**PROBLEM DETAILS:**
Using the data below, copy every line that contains the word "This".

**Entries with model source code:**
>>>>>
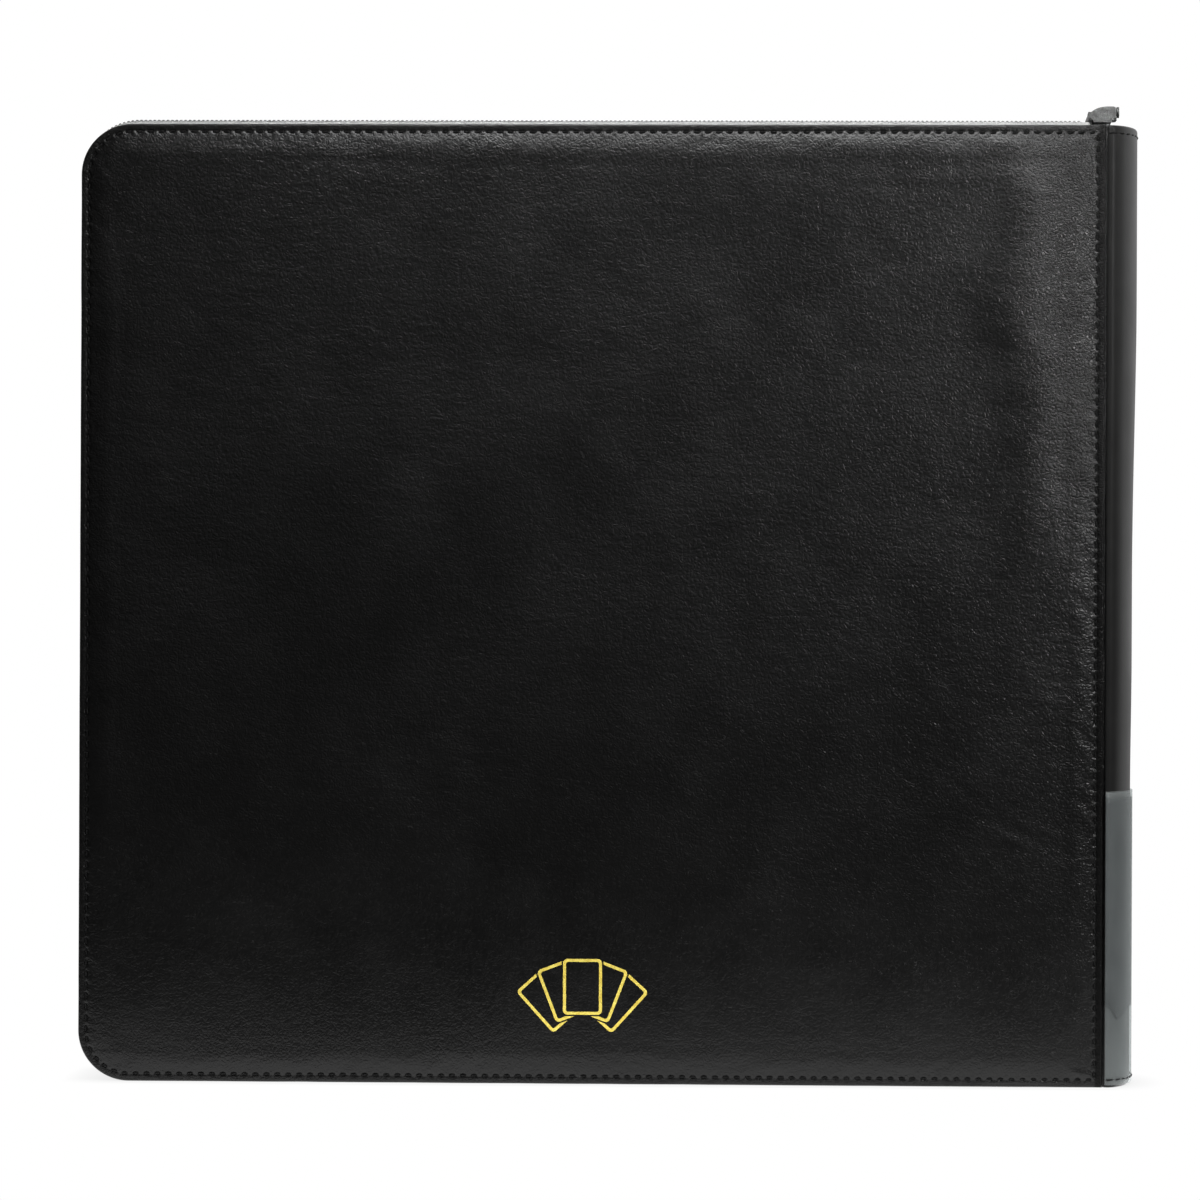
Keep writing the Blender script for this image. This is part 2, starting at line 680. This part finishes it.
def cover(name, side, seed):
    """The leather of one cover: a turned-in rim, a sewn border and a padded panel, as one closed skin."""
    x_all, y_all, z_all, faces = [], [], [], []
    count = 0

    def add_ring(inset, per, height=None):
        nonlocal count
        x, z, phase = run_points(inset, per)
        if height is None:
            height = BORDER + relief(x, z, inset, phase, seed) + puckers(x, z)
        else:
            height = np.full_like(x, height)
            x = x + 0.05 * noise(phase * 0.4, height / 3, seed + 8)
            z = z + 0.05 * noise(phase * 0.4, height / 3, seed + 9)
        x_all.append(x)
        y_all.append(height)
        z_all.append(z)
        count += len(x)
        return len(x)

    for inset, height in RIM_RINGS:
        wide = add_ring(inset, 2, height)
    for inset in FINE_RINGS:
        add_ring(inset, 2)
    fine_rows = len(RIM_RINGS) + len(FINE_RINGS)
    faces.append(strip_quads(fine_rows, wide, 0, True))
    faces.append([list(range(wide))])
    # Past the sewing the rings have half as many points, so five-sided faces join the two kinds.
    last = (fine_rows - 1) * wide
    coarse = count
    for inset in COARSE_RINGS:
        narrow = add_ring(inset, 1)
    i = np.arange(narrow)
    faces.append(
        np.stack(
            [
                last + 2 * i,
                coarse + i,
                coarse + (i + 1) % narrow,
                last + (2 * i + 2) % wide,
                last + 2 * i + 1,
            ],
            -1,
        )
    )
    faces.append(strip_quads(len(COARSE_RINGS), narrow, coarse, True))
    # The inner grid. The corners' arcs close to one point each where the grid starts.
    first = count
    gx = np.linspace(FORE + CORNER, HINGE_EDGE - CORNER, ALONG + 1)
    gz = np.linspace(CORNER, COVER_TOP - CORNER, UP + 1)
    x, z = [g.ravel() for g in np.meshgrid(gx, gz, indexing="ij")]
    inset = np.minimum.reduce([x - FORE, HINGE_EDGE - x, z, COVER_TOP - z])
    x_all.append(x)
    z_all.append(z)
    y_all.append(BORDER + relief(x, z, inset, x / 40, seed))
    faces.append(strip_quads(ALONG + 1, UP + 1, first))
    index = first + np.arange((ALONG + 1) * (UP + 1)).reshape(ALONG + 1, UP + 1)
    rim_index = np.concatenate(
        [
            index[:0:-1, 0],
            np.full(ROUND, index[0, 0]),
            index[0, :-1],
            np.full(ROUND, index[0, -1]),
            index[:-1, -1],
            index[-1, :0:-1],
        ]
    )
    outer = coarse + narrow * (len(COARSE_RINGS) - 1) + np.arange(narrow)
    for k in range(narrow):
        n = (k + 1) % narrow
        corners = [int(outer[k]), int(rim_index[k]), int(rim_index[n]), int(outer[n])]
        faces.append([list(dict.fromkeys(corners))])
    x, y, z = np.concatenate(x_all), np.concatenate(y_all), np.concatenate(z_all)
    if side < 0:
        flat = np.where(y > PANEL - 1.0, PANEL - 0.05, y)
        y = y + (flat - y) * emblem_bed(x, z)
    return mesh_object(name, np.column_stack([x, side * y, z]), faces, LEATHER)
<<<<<
>>>>>
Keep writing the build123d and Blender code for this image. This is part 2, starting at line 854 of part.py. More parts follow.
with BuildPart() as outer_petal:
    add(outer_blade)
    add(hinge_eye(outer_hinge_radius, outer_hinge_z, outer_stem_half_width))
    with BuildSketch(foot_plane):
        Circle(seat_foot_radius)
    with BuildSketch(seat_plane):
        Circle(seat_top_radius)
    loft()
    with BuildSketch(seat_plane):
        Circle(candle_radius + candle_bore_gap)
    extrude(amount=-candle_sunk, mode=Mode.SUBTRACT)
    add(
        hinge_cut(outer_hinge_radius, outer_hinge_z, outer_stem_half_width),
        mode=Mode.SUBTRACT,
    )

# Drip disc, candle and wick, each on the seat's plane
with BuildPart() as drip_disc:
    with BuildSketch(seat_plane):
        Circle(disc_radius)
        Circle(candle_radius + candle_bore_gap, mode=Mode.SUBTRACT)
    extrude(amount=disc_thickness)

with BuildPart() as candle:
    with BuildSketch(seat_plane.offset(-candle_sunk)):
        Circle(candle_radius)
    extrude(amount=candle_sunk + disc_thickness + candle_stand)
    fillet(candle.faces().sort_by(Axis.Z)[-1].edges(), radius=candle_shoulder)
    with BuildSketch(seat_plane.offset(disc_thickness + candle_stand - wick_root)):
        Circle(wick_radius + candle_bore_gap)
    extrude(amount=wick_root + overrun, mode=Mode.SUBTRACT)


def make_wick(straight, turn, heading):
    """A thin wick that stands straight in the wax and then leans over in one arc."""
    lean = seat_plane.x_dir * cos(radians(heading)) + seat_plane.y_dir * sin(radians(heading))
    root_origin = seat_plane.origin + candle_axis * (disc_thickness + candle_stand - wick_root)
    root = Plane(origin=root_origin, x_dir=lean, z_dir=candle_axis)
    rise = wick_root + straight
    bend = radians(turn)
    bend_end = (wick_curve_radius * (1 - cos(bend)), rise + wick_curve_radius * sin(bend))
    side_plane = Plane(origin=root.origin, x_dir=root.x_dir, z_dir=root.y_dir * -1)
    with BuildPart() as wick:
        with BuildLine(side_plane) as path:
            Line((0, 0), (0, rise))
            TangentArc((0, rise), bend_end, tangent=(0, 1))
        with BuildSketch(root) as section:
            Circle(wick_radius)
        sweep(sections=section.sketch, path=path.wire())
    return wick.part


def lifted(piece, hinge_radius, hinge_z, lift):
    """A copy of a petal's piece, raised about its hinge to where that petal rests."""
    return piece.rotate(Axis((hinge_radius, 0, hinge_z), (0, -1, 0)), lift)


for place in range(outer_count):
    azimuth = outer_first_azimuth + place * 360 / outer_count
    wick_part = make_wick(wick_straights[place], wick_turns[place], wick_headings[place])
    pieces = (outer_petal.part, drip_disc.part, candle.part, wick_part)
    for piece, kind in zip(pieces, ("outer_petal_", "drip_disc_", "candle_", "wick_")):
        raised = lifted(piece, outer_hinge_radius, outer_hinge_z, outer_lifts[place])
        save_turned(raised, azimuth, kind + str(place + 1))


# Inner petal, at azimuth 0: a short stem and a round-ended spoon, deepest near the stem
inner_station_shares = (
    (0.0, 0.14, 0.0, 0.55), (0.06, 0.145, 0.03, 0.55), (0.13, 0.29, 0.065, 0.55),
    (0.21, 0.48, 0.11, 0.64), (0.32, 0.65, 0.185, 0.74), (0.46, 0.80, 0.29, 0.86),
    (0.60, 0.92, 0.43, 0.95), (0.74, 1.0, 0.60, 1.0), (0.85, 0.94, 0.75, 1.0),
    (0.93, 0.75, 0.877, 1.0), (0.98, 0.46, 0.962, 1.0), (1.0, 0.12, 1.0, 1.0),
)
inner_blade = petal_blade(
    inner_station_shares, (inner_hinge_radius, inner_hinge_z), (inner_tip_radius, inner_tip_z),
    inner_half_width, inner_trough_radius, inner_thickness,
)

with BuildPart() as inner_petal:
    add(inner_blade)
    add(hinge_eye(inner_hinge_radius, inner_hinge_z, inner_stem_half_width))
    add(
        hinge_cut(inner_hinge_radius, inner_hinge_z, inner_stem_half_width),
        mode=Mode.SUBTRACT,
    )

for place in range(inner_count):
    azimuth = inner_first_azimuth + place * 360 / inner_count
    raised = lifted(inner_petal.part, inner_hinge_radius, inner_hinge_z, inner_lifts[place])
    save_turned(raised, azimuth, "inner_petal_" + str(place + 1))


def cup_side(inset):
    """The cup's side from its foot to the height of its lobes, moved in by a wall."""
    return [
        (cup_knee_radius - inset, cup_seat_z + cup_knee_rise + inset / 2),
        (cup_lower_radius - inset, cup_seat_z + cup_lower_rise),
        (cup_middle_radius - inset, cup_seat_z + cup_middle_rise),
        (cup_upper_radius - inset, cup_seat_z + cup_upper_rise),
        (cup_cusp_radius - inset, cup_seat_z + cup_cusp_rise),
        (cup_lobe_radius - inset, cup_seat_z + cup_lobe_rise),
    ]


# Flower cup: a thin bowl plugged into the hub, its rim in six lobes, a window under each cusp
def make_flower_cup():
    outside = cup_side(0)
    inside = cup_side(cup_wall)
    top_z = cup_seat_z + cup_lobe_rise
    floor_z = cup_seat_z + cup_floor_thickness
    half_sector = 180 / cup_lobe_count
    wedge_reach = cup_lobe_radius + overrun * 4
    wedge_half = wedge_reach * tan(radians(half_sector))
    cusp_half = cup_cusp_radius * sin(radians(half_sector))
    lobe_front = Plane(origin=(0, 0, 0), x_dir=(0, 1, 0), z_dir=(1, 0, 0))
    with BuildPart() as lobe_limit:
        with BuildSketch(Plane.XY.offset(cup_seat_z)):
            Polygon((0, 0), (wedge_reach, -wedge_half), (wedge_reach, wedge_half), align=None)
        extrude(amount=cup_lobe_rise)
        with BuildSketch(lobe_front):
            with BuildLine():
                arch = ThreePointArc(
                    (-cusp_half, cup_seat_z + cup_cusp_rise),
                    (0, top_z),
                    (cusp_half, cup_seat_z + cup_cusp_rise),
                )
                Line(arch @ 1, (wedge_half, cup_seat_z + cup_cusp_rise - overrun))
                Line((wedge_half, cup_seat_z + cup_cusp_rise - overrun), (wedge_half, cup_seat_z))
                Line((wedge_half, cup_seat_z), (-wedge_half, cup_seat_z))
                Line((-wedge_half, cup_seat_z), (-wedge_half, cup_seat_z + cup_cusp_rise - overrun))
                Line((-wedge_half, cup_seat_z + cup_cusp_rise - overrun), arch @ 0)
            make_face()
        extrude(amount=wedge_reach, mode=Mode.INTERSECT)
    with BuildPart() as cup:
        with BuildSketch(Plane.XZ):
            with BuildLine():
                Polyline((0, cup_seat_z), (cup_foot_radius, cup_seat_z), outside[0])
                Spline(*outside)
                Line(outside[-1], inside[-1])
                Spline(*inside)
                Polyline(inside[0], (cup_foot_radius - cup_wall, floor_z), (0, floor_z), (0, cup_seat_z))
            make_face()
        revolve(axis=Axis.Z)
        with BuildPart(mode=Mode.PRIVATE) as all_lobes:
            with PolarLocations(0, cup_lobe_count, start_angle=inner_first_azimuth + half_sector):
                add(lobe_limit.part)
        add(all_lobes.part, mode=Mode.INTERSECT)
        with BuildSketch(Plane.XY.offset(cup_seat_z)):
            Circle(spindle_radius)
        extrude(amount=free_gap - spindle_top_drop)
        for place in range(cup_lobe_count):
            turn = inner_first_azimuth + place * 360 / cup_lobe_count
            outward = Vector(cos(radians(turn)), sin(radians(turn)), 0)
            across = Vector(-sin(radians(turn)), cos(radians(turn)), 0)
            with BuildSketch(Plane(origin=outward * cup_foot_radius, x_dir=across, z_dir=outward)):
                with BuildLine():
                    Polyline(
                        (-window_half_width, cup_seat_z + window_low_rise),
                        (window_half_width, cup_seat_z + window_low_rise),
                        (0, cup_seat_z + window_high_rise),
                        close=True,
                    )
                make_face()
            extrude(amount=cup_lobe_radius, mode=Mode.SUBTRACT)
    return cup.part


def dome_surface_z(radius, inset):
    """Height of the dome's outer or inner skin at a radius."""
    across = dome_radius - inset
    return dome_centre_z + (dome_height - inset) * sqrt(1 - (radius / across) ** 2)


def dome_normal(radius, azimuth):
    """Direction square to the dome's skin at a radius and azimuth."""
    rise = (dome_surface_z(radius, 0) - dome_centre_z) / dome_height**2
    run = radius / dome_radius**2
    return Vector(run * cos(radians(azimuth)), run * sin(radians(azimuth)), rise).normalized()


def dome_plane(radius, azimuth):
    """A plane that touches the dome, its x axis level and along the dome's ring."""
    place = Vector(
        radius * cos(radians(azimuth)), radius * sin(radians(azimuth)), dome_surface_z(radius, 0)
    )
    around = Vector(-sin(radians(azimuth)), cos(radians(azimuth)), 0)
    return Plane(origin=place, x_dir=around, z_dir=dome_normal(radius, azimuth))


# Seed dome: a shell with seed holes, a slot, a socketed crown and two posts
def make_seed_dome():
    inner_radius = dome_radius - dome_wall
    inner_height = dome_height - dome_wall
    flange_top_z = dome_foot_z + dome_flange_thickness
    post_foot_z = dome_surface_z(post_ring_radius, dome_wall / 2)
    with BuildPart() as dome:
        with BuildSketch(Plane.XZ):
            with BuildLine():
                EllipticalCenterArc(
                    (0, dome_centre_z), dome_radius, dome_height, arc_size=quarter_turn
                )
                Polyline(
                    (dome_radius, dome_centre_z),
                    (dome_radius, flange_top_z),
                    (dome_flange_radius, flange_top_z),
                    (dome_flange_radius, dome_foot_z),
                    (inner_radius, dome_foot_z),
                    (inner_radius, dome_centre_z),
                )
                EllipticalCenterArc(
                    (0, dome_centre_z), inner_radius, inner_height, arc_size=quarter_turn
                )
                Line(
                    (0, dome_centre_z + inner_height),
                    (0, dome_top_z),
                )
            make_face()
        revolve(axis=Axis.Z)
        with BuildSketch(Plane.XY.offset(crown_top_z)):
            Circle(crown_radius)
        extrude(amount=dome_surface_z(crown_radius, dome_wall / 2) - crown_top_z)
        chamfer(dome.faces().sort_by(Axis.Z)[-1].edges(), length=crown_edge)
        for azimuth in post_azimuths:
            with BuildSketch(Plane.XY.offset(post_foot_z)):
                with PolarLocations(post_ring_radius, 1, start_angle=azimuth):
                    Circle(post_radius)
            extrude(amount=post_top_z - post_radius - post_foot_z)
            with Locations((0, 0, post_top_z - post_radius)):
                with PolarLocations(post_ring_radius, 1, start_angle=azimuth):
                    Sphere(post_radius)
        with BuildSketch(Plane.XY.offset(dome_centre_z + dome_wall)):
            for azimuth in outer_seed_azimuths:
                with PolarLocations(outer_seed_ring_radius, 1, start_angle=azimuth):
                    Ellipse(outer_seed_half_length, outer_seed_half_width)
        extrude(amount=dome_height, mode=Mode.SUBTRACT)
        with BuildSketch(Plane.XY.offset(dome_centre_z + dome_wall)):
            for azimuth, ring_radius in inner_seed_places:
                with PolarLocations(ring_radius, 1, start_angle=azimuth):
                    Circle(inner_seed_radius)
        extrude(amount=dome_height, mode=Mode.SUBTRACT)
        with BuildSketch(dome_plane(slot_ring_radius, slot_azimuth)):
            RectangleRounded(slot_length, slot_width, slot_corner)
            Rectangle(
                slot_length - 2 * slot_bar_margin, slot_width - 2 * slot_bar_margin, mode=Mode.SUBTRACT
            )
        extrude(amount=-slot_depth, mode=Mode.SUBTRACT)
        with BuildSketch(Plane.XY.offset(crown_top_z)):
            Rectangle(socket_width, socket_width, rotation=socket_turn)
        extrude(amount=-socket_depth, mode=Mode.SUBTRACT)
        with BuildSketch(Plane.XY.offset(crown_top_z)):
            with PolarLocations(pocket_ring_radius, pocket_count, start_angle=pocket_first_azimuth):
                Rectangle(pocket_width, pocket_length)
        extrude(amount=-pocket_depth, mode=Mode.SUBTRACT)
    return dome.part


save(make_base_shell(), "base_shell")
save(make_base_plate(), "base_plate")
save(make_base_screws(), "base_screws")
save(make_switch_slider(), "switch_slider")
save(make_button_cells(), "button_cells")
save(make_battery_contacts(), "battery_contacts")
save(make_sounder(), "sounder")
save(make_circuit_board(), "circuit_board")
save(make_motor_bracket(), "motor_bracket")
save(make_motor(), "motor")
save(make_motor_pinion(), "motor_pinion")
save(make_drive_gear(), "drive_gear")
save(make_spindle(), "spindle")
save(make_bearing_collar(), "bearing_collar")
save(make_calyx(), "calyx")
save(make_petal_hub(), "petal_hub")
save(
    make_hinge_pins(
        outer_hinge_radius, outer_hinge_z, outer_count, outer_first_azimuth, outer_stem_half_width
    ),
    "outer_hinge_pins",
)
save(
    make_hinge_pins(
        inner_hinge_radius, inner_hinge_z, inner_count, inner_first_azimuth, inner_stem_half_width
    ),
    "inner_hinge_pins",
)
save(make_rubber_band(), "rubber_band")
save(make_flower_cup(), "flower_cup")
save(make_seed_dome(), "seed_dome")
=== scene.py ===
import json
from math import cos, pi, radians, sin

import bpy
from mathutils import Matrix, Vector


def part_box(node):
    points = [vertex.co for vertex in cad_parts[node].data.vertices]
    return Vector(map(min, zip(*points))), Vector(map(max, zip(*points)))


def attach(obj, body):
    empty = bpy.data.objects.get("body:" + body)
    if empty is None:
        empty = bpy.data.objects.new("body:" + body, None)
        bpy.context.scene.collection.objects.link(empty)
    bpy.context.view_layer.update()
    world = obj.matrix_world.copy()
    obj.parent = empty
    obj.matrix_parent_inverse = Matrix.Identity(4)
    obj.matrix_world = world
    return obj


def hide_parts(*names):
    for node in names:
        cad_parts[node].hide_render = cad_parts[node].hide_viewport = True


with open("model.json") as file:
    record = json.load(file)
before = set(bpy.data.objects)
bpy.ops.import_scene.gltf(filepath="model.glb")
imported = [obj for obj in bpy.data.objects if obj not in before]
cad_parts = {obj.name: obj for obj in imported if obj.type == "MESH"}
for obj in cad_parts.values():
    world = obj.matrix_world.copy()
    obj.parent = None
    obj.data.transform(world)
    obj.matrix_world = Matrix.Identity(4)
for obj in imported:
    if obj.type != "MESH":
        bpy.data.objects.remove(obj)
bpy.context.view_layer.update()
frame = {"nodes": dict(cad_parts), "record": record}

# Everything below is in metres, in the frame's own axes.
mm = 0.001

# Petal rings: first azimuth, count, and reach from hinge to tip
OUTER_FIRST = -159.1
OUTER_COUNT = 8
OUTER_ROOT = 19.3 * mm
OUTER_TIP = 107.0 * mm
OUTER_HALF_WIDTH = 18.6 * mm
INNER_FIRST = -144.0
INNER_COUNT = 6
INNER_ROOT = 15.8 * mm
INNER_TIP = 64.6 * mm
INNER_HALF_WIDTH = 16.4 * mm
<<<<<
**SOLUTION TO THE PROBLEM:**
Keep writing the Blender script for this image. This is part 2, starting at line 680. This part finishes it.
Keep writing the build123d and Blender code for this image. This is part 2, starting at line 854 of part.py. More parts follow.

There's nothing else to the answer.